■ **STORED RECORDS**:
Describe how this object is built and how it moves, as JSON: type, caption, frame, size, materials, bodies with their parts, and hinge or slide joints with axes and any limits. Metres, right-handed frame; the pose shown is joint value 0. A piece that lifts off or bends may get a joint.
==
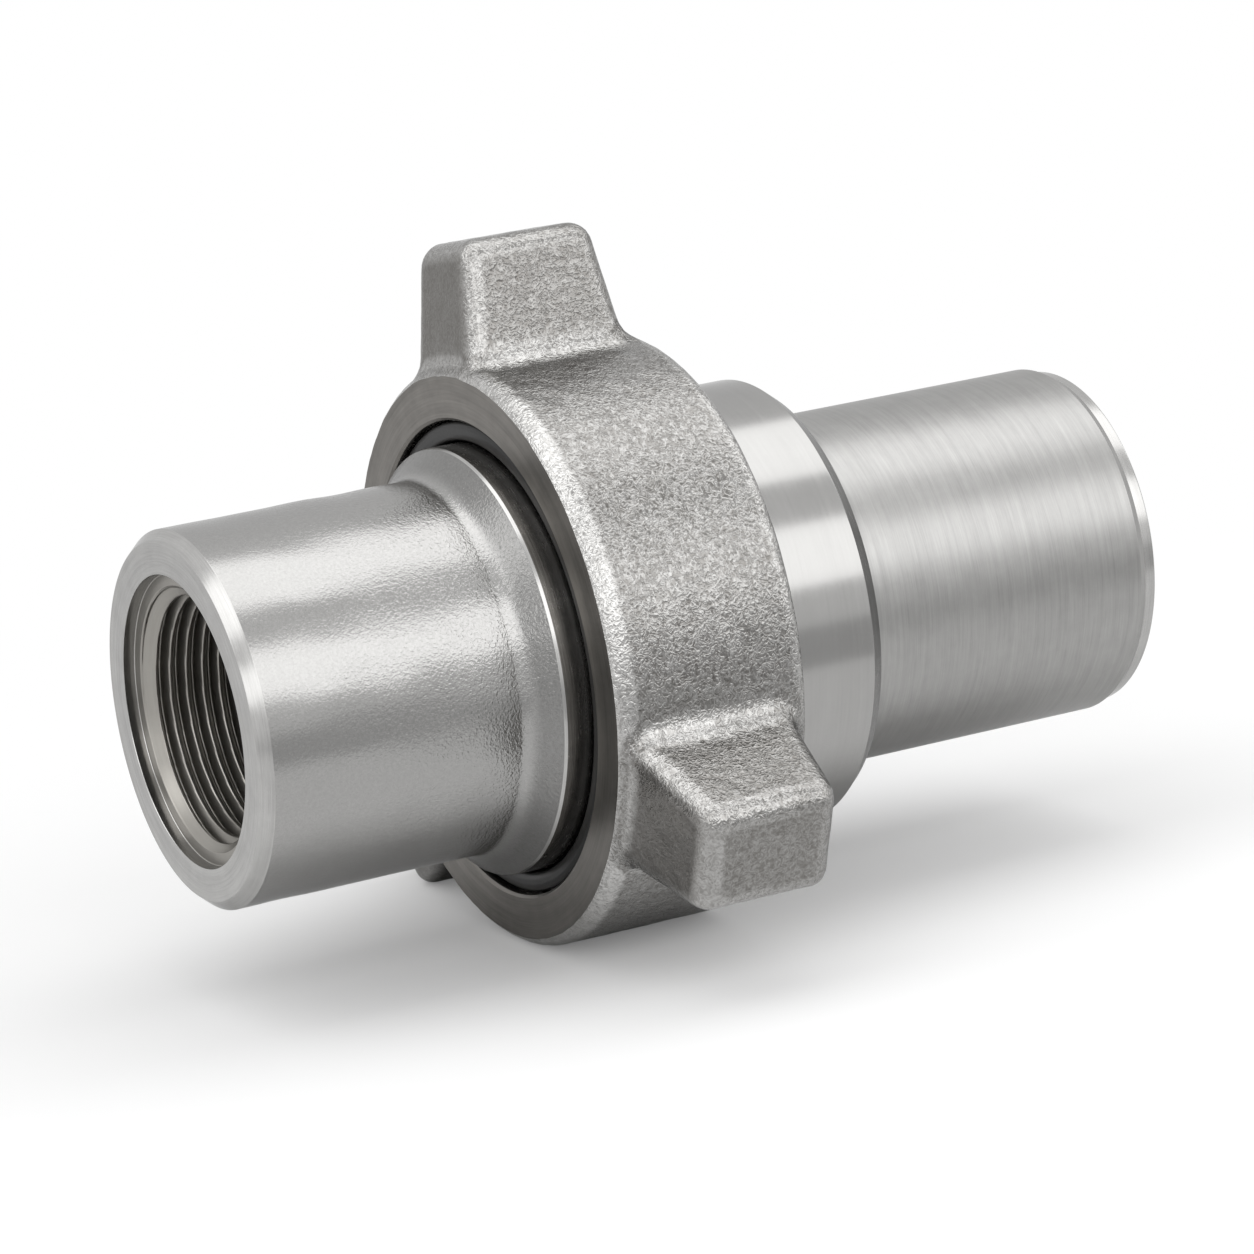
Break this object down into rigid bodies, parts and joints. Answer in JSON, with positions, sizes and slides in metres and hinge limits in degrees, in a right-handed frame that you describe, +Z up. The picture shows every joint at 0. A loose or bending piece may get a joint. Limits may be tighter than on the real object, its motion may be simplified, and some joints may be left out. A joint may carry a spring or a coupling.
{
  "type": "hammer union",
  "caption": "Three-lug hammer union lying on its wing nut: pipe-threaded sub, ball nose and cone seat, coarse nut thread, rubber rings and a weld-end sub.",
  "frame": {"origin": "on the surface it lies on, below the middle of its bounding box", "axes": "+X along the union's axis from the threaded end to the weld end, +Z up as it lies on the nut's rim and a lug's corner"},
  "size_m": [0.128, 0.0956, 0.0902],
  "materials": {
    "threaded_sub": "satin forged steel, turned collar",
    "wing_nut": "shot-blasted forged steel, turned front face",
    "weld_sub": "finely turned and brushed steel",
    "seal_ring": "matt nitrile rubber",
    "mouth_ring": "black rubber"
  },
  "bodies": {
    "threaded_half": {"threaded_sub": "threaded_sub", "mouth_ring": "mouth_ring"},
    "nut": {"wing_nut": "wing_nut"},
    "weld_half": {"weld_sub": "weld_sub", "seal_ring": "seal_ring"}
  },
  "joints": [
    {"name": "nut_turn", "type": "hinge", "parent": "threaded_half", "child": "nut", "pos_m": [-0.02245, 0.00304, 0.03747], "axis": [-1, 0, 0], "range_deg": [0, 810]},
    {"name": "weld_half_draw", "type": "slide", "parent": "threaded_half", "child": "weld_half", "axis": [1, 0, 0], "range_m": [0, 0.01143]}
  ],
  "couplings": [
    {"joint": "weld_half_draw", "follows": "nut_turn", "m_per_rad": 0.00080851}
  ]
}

■ **TASK GOAL**: Identify and copy all lines with the word "JSON".

■ **OUTPUT BELOW**:
Describe how this object is built and how it moves, as JSON: type, caption, frame, size, materials, bodies with their parts, and hinge or slide joints with axes and any limits. Metres, right-handed frame; the pose shown is joint value 0. A piece that lifts off or bends may get a joint.
Break this object down into rigid bodies, parts and joints. Answer in JSON, with positions, sizes and slides in metres and hinge limits in degrees, in a right-handed frame that you describe, +Z up. The picture shows every joint at 0. A loose or bending piece may get a joint. Limits may be tighter than on the real object, its motion may be simplified, and some joints may be left out. A joint may carry a spring or a coupling.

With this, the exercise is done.